On Teenager of the Year, Frank Black learnt how to be a clever songwriter without necessarily being a reallyfuckingfast song writer. Sure, there's punk snot on here - a pair of songs full of gnashing teeth bookend the album brilliantly. But then there are tracks like 'Speedy Marie', at once one of the most relaxed and inventive things he's ever written. And the music needs to be lovely, because he's not screaming about incest any more, he's saying things like "Wise is the tongue, wet of perfect thought / And softest neck where always do I / Lay my clumsy thoughts / She is that most lovely art / Happy are my mind and my soul and my heart...". The underlying sound needs to be fucking gorgeous to carry a sentiment as brilliant as that. And my, it is.
It does signal the ensuing maturity of the man - the voice reaches that lovely warm timbre (especially on the smoothest of all these tracks, 'Sir Rockaby') the simultaneous authority and calming nature of which a youngster could never hope to emulate. He's also not afraid to leave the underground behind to mourn his loss either - on 'Ole Mullholand' and its intro especially, you can tell he's been to a U2 gig before. Thing is, he can't pull the stadium thing off for the whole song, and slips in to brilliant quirky croon within less than a minute, thereby brilliantly creating something mammothly chunky of his own to love. He aims for it again on 'White Noise Maker', but f**ks it up brilliantly and ends up sounding like latter period Devo instead.
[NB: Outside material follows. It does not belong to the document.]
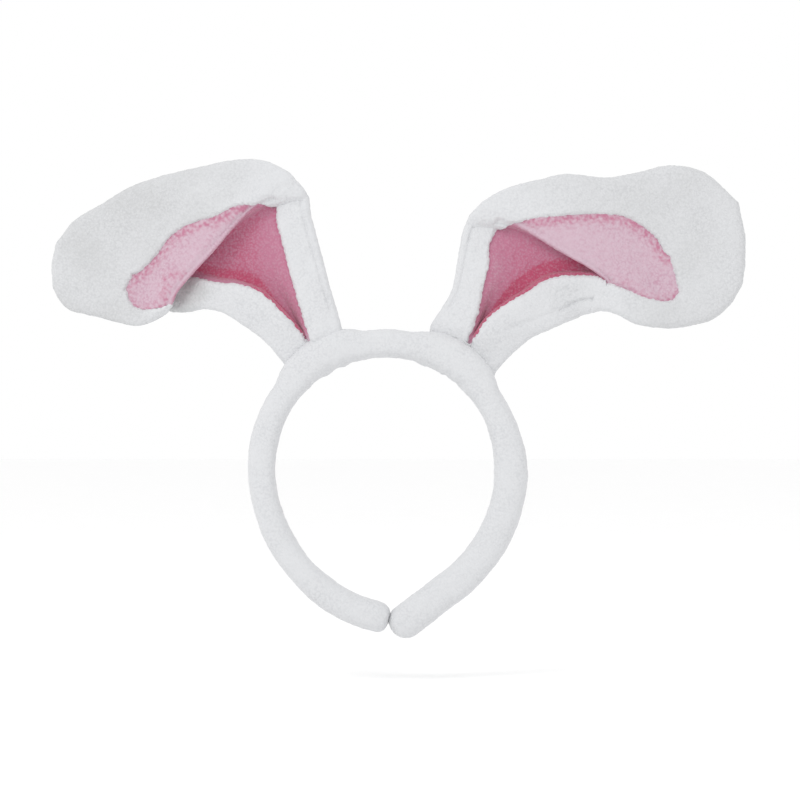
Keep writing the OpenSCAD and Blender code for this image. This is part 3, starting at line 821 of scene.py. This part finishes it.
def band_grid():
    """The sleeve's surface: a rounded section carried from the left tip to the right tip."""
    turns = np.arange(SECTION_POINTS) * 2 * math.pi / SECTION_POINTS
    wide = np.sign(np.cos(turns)) * abs(np.cos(turns)) ** (2 / SQUARE)
    deep = np.sign(np.sin(turns)) * abs(np.sin(turns)) ** (2 / SQUARE)
    loops = {}
    for side, sign in SIDES.items():
        rows, down = band_line(side)
        total = len(rows) - 1
        sections = []
        for i, (place, out, angle) in enumerate(rows):
            settled = smooth((angle - 58) / 40)
            near_tip = smooth((i / total - 0.7) / 0.3)
            arm = ARM_T[side] + (TIP_T[side] - ARM_T[side]) * near_tip
            thick = swollen(sign * angle) * (1 - settled) + arm * settled
            sections.append((place, out, thick, 1.0))
        for k in range(1, TIP_RINGS + 1):
            d = math.sin(math.pi / 2 * k / TIP_RINGS)
            shrink = max(0.0, 1 - d ** BLUNT[side]) ** (1 / BLUNT[side])
            sections.append((place + down * d * thick / 2, out, thick, shrink))
        rings = []
        for place, out, thick, shrink in sections:
            half_width = BAND_HALF_WIDTH * min(1, 0.25 + shrink) * shrink ** 0.4
            ring = place + out * thick / 2 + (thick / 2 * shrink * wide)[:, None] * out
            rings.append(ring + (half_width * deep)[:, None] * [0, 1, 0])
        loops[side] = np.array(rings)
    return np.concatenate([loops["left"][:0:-1], loops["right"]]), len(loops["left"]) - 1


def band():
    """The sleeve in two halves that meet at the top, with the fleece's relief on it."""
    grid, top = band_grid()
    closed = np.concatenate([grid[:, -1:], grid, grid[:, :1]], axis=1)
    out = grid_normals(closed)[:, 1:-1]
    centre = grid.mean(axis=1, keepdims=True)
    out = out * np.sign((out * (grid - centre)).sum(axis=-1, keepdims=True))
    out[0] = unit(grid[0] - grid[1])
    out[-1] = unit(grid[-1] - grid[-2])
    angle = np.degrees(np.arctan2(abs(grid[..., 0]), grid[..., 2]))
    inward = 1 - smooth((np.hypot(grid[..., 0], grid[..., 2]) - HEAD_R) / 5)
    gathered = smooth((angle - 12) / 8) * (1 - smooth((angle - 44) / 8)) * inward
    relief = 0.3 * noise_over(grid, 16, 5) + 0.12 * noise_over(grid, 6, 6)
    relief = relief + gathered * 0.7 * noise_over(grid, 4.5, 7)
    grid = grid + out * (relief + tufts_over(grid))[..., None]
    grid[0] = grid[0].mean(axis=0)
    grid[-1] = grid[-1].mean(axis=0)
    pieces = {}
    for side, part in (("left", grid[:top + 1]), ("right", grid[top:])):
        rows, sides = part.shape[:2]
        faces = []
        for i in range(rows - 1):
            for k in range(sides):
                a, b = i * sides + k, i * sides + (k + 1) % sides
                faces.append((a, b, b + sides, a + sides))
        joined = (rows - 1) * sides if side == "left" else 0
        cap = tuple(range(joined, joined + sides))
        faces.append(cap if side == "left" else cap[::-1])
        piece = mesh_piece(f"sleeve_{side}_half", part.reshape(-1, 3), faces, white)
        for edge in piece.data.edges:
            ends = [v - joined for v in edge.vertices]
            if all(0 <= v < sides for v in ends):
                edge.use_edge_sharp = True
        pieces[side] = piece
    return pieces


# ---- building it ----


for side, sign in SIDES.items():
    made = ear(side)
    beyond = across_fold(side) * [sign, 1, 1]
    for piece in made.values():
        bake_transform(piece)
    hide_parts(f"front_border_base_{side}", f"front_border_tip_{side}")
    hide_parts(f"back_panel_base_{side}", f"back_panel_tip_{side}",
                f"wadding_base_{side}", f"wadding_tip_{side}")
    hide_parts(f"inner_panel_base_{side}", f"inner_panel_tip_{side}")
    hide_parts(f"wire_base_{side}", f"wire_tip_{side}")

    for key, slot, finish in (("wire_feet", "wire", "wire"), ("ear_stitches", "thread", "stitches")):
        node = frame["nodes"][f"{key}_{side}"]
        piece = bpy.data.objects.new(f"held_{key}_{side}", node.data.copy())
        piece.matrix_world = node.matrix_world
        bpy.context.scene.collection.objects.link(piece)
        piece.data.materials.clear()
        piece.data.materials.append(FINISHES[finish])
        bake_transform(piece)
        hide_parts(node.name)

for side, piece in band().items():
    sign = SIDES[side]
    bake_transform(piece)
    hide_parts("sleeve_crown", f"sleeve_{side}", f"inner_pad_{side}", f"outer_pad_{side}",
                "inner_pad_crown", "outer_pad_crown", f"ear_hem_{side}")

for name, node in frame["nodes"].items():
    key = next(k for k in [*FINISHES, "panel", "border", "wadding", "sleeve"] if k in name)
    finish = FINISHES.get(key, rose if name.startswith("inner_panel") else white)
    node.data.materials.clear()
    node.data.materials.append(finish)

# ---- floor, light and camera ----

# How far the arms' tips come down as they spring open, with a little room.
ARM_DROP = 0.022
# How far the floor reaches each way.
FLOOR_REACH = 6

floor_z = cad_bounds[0].z - ARM_DROP
floor_mesh = bpy.data.meshes.new("floor")
floor_corners = [(FLOOR_REACH * x, FLOOR_REACH * y, floor_z) for x, y in ((-1, -1), (1, -1), (1, 1), (-1, 1))]
floor_mesh.from_pydata(floor_corners, [], [(0, 1, 2, 3)])
floor_mesh.materials.append(plain("floor", (0.99, 0.99, 0.99), (0.97, 0.97, 0.97), 0.9, 40, bumpy=0.0))
floor = bpy.data.objects.new("floor", floor_mesh)
bpy.context.scene.collection.objects.link(floor)

world = bpy.data.worlds.new("studio")
bpy.context.scene.world = world
world.use_nodes = True
world.node_tree.nodes["Background"].inputs["Color"].default_value = (1, 1, 1, 1)
world.node_tree.nodes["Background"].inputs["Strength"].default_value = 1.0


def soft_light(name, place, aim, size, power):
    """A square soft light at a place, turned to what it aims at."""
    light = bpy.data.lights.new(name, "AREA")
    light.size = size
    light.energy = power
    lamp = bpy.data.objects.new(name, light)
    lamp.location = place
    lamp.rotation_euler = (Vector(aim) - Vector(place)).to_track_quat("-Z", "Y").to_euler()
    bpy.context.scene.collection.objects.link(lamp)


soft_light("key", (-0.7, -1.3, 1.2), (0, 0, 0.03), 0.8, 8)

camera = bpy.data.cameras.new("camera")
camera.sensor_width = 36
camera.lens = 144
eye = bpy.data.objects.new("camera", camera)
eye.location = (0.0075, -1.6, 0.0335)
eye.rotation_euler = (math.radians(90), 0, 0)
bpy.context.scene.collection.objects.link(eye)
bpy.context.scene.camera = eye
bpy.context.scene.view_settings.view_transform = "Standard"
An aside - the bit at the end of 'Ole Mulholland' where he's off on that monologue about the concrete of the aquaducts lasting as long as the pyramids of Egypt or the Parthenon of Athens is some of the best nonsense he's written to date. Ah, let's face it, his nonsense-writing days are over, more's the pity. He needed it. He got way too in to how nice his voice sounded when it was ageing and thought it could carry a whole album of mediocre songs. He was wrong. But with these astonishing silly-serious songs, it's the icing on a particularly scrumptious cake.
It's a record on which I have seventeen favourite songs, all jostling for top position. At the time of writing, 'Freedom Rock' (if only for this lyric - "they tried to give me advice down at the record shop, I said 'sit down boys, this may come as a SHOCK - all I listen to is freedom rock'") is right up there, locked in heated battle with 'The Hostess With The Mostess' and its manic time signature changes and inspirational rhythm guitar work and 'Superabound's way of making me feel great about having nothing to do because Frank claims he's got nothing to do either and by the sounds of this record he is definitely my mate. Did I mention his best single's on it too? 'Headache' should be requested a lot more indie discos than it is (recent statistics published revealed it was requested a total of no times at all in the last six months in the greater London area alone).
As he sings in 'Freedom Rock', "nobody owns the pleasure of tones that belongs to the guy with no ears". I don't reckon someone who doesn't own the pleasure of tones supplied by Teenager of the Year is getting as much pleasure out of life as they could, either.